A Pantry-Friendly Vegetarian Dinner
Prep Time 15 minutes
Cook Time 15 minutes
Total Time 30 minutes
Servings: 2
Course: Main Course
Cuisine: Indian

Ingredients
  

  • 2 cans chickpeas 2 x 14 oz / 400 g, drained and rinsed
  • or 1 cup dried chickpeas soaked and cooked
  • 500 g tomato passata about 2 cups
  • 2 tbsp oil or ghee
  • 1 onion diced
  • 2 garlic cloves finely chopped
  • 1- inch (3 cm) piece fresh ginger, grated or 1 teaspoon ground ginger
  • 2 tsp ground cumin
  • 1 tsp ground coriander
  • 1/2 tsp turmeric
  • 1/2 tsp chili powder
  • salt to taste
  • 1 can coconut milk 13.5 oz / 400 ml
  • or 1/2 cup heavy cream optional
For Serving
  • cooked rice
  • fresh cilantro chopped

Method
 

If Using Dried Chickpeas
  1. Soak the chickpeas overnight in plenty of water.
  2. Drain, cover with fresh water, add 1 teaspoon salt, and cook until tender, about 40 minutes. Drain and set aside.
Make the Curry
  1. Dice the onion, finely chop the garlic, and grate the ginger.
  2. Heat the oil or ghee in a large pot over medium heat.
  3. Add the onion, ginger, cumin, coriander, turmeric, and chili powder.
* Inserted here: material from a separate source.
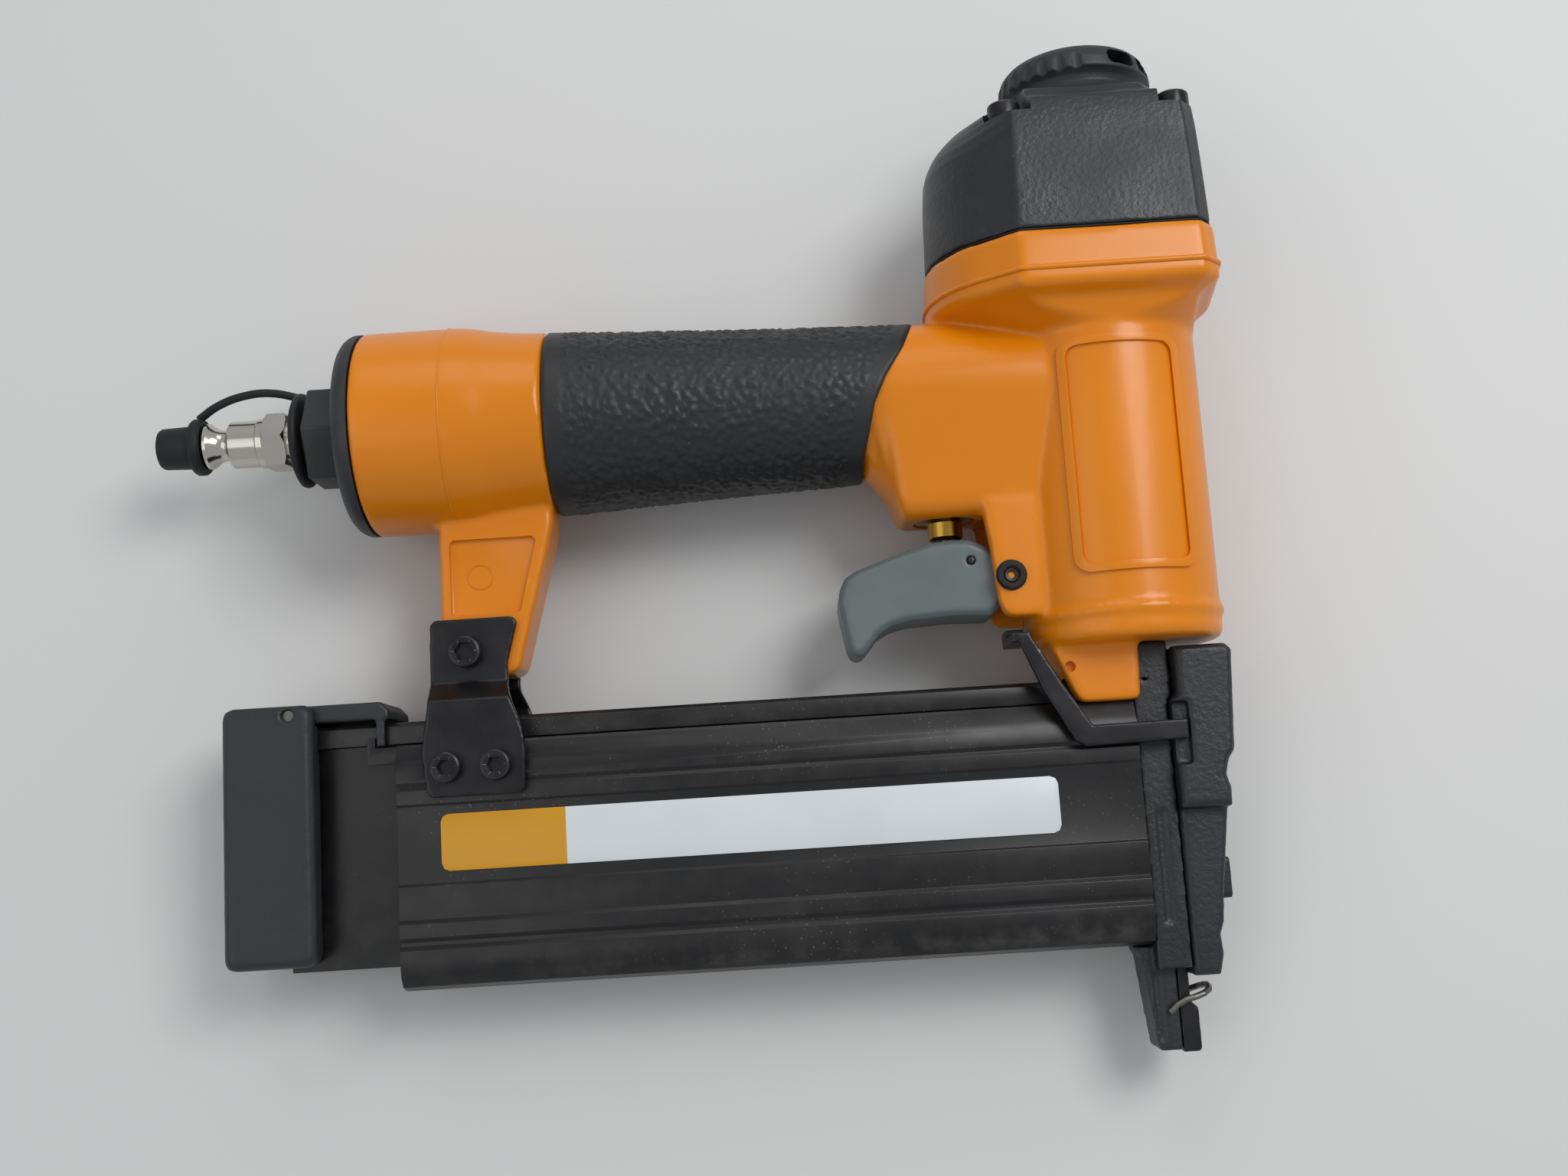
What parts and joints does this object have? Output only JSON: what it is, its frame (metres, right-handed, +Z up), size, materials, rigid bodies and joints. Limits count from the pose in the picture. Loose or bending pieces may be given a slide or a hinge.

Cook for about 2 minutes, stirring frequently.
  4. Add the garlic and cook for another 1–2 minutes.
  5. Pour in the tomato passata and bring to a simmer.
  6. Cook for about 10 minutes, allowing the flavors to develop.
  7. Add the chickpeas and stir well.
  8. For a creamier, milder curry, stir in the coconut milk or heavy cream.
  9. Simmer for another 5 minutes.
  10. Season with salt to taste.
  11. Serve over rice and sprinkle with fresh cilantro.